The scale and dynamism of megaconstellations necessitate dedicated simulation frameworks. Stardust exemplifies a modern, scalable simulator: a .NET memory-optimized architecture supporting up to 20,646 satellites and full 3D continuum workflow emulation on a single machine (Pusztai et al., 2 Jun 2025). By using O(N) data structures, parallel link protcols, and plugin APIs for orchestration/routing logic (e.g., Dijkstra and A*), Stardust enables evaluation of orchestrated edge-cloud workflows, dynamic routing, and software-in-the-loop deployment at the full operational scale of projected megaconstellations.

Beyond connectivity, mega-constellations are being harnessed for on-orbit federated learning, where parameter server–orchestration aware communication protocols (e.g., FedISL) can accelerate FL convergence by nearly 30× and cut communication load by an order-of-magnitude, leveraging the predictability and regularity of LEO orbits for data/model aggregation (Razmi et al., 2021). This positions future constellations as an integrated element in global edge–cloud–space computation, transcending the role of pure backhaul towards a tightly coordinated data-processing mesh.

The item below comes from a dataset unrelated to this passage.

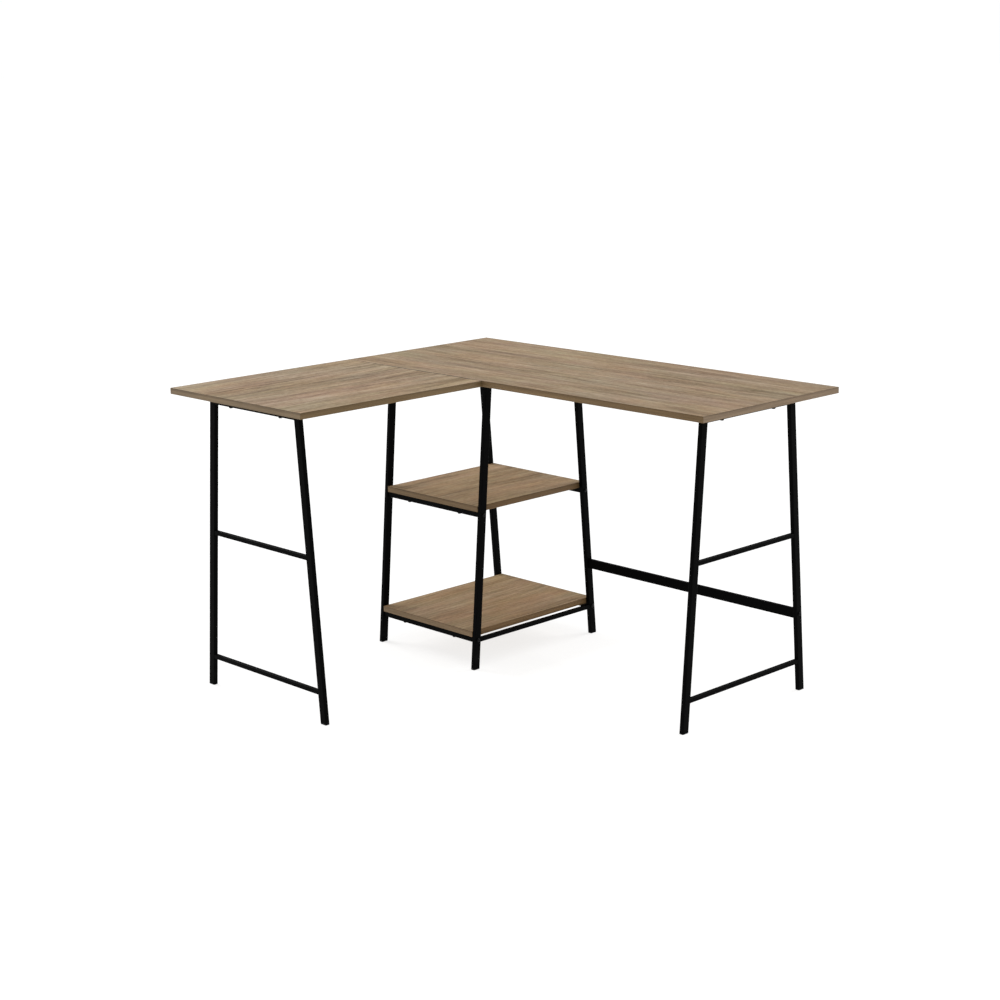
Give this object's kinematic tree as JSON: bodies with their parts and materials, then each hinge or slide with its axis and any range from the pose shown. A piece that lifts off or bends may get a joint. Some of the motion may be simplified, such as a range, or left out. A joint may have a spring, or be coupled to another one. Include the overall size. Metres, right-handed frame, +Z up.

In summary, megaconstellations manifest an inflection point in satellite system architecture, networking, and orbital sustainability. Their technical complexity, systemic environmental impacts, and wide economic footprint demand integrative research at the intersection of orbital mechanics, dynamic network optimization, wireless communication theory, environmental modeling, and international policy (McBain et al., 27 Jul 2025, Cen et al., 29 Dec 2024, Osoro et al., 2023, Lawrence et al., 2022, Boley et al., 2021, Kukreja et al., 8 Apr 2025, Jang et al., 16 May 2024, Reiland et al., 2020, Solter-Hunt, 2023).